Bergen: Paraguays Gesellschaft ist traditionell sehr hierarchisch organisiert, das heisst, Untergebene haben relativ wenig Einfluss auf Entscheidungsprozesse. Jesus verhielt sich mit seinen Jüngern vollkommen anders. Er war ein Leiter und wurde als solcher auch von seinen Nachfolgern respektiert, aber er setzte alles daran, Menschen zu befähigen und ihnen Verantwortung anzuvertrauen. Jesus gab sich selbst für seine Nachfolger hin und diente ihnen, anstatt sich von ihnen bedienen zu lassen. Dabei nutzte Jesus eine klare, eindeutige Sprache, die selbst von einfachen Arbeitern oder Fischern verstanden wurde.

factum: Sie verhalfen auch vielen anderen Firmen im Aufbau als Unternehmensberater zum Erfolg. Was waren weitere Ihrer Erfolgsrezepte?
Bergen: Mein Grundsatz ist, dass ein Unternehmer ein Mensch sein sollte, der anderen Menschen im Betrieb dient.
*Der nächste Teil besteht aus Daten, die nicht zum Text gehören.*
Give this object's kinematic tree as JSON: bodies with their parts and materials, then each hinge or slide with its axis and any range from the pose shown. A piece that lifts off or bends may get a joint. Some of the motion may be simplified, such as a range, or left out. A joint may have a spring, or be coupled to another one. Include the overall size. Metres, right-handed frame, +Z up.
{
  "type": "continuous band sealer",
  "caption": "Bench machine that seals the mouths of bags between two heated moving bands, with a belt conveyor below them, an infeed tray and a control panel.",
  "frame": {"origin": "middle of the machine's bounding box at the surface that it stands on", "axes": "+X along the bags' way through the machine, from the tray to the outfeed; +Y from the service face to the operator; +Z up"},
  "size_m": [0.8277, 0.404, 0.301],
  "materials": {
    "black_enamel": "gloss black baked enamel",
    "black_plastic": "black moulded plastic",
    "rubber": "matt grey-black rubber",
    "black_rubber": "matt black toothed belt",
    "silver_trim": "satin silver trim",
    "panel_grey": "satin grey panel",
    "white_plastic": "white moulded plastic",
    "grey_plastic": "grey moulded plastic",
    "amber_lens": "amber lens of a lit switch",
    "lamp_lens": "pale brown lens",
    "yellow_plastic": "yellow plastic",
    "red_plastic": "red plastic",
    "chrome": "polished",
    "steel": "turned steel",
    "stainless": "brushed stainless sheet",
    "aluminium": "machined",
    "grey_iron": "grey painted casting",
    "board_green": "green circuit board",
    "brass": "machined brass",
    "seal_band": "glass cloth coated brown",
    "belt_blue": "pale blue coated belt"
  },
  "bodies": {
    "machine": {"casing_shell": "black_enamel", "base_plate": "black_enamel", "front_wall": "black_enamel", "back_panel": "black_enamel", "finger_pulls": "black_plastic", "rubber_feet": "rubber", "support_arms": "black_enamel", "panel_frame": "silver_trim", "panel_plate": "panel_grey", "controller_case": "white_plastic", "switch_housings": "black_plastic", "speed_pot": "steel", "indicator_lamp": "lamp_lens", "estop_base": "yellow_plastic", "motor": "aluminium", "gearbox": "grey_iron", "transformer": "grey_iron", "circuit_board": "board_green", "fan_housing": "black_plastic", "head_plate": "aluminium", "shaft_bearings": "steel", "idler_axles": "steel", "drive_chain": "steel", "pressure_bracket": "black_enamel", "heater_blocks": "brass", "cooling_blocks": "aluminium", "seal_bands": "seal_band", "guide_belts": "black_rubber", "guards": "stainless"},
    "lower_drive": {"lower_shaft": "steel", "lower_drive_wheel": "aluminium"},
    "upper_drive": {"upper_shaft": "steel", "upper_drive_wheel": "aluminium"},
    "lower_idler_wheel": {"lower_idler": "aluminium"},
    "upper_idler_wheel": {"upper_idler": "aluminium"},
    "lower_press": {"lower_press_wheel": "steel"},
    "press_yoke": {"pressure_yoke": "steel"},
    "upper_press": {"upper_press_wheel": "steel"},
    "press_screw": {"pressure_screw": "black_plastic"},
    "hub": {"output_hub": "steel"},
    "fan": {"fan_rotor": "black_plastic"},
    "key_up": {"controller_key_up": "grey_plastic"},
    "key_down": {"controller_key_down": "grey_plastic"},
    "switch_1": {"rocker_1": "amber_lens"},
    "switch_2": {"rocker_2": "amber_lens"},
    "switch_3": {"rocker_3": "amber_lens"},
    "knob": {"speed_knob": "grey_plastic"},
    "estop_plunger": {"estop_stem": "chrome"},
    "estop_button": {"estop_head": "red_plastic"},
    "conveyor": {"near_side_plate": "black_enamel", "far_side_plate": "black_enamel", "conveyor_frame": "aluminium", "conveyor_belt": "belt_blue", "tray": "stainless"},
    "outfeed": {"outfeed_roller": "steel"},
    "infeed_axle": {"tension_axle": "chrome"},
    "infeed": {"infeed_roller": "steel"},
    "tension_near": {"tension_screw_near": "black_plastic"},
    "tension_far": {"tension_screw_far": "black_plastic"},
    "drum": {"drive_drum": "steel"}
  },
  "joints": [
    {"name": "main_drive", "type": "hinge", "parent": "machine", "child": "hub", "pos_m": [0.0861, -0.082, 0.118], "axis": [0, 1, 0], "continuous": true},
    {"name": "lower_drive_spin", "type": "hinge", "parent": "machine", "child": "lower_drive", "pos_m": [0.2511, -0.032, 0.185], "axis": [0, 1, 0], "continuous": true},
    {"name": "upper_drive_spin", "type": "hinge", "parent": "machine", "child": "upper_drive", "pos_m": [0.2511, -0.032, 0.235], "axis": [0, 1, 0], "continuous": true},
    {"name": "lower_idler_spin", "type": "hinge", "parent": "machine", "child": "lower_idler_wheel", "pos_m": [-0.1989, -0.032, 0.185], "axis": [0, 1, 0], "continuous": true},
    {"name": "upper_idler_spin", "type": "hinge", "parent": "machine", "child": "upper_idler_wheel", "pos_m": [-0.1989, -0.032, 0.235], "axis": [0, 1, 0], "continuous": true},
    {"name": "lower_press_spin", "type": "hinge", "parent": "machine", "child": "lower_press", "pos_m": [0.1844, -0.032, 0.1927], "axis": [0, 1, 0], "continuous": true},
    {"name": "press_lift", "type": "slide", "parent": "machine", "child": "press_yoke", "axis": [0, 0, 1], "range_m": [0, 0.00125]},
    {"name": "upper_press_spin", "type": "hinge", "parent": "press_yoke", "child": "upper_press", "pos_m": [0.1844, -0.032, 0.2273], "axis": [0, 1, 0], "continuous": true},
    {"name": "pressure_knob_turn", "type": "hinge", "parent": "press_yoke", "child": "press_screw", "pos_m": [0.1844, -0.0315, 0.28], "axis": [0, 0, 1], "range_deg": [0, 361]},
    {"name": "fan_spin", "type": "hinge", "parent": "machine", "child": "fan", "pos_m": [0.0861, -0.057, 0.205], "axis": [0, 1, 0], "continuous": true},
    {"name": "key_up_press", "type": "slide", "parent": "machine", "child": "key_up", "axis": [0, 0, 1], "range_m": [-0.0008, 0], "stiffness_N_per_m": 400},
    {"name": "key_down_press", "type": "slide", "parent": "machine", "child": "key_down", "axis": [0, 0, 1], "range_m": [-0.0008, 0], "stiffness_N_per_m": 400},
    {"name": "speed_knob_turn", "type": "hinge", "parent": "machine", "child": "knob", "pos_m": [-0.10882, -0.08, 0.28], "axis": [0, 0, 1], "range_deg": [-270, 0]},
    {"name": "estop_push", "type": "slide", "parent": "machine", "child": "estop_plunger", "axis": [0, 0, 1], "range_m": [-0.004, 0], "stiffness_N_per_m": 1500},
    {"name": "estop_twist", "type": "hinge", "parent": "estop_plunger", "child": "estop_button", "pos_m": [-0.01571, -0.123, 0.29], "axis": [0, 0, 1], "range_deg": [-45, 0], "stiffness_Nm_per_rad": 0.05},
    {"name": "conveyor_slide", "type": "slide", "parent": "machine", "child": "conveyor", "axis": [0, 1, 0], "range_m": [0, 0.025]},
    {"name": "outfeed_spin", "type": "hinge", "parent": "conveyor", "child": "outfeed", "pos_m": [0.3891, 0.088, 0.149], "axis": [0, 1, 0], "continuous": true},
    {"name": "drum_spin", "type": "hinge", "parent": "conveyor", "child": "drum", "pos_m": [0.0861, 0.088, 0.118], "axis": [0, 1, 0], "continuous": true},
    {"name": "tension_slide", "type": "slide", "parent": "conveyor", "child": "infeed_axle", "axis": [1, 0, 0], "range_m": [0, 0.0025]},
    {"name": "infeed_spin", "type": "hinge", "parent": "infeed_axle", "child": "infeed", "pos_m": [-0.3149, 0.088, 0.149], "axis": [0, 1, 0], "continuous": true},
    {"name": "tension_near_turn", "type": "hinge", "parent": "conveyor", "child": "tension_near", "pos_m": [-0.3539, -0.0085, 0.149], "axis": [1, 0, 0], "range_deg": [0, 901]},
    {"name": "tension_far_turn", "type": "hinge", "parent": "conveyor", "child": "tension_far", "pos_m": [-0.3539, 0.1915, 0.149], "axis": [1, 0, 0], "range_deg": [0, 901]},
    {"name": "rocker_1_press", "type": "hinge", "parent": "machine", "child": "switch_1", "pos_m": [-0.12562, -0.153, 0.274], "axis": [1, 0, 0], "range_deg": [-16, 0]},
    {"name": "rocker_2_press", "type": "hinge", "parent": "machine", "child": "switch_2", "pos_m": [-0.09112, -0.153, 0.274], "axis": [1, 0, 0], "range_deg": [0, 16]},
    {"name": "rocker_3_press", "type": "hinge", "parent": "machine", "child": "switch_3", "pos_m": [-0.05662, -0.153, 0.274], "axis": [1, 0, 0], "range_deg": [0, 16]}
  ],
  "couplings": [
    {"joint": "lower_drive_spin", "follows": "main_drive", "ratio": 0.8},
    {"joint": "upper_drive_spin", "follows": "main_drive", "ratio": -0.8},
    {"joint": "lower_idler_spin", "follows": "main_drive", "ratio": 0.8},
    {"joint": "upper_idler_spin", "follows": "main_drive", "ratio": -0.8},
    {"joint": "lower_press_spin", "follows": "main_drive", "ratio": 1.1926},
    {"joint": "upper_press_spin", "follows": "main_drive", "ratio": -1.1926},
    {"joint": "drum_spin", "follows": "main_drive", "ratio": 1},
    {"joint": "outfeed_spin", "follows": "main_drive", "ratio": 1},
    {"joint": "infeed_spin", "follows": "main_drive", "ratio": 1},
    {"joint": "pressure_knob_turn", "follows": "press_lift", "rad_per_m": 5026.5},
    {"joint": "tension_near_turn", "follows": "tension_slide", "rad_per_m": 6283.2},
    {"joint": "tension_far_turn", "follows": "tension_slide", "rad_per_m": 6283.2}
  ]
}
Und gemeinsam dienen sie dem Kunden, der Gesellschaft. Wesentlich ist die Persönlichkeit des Unternehmers: Welches sind seine Stärken, welche Begabungen und Interessen kann er in besonderer Weise vertreten? Der Unternehmer muss seine Individualität in den Betrieb einbringen können, und natürlich muss er auch in der Lage sein, seinen Mitarbeitern eine Vision, ein Ziel, zu vermitteln, das weiter reicht als nur der finanzielle Profit. Christen haben hier eine ganz andere Perspektive als Unternehmer, die letzten Endes ihr eigener Herr sind. Deswegen investierte ich ganz gezielt in Betriebe, welche von praktizierenden Christen geleitet wurden.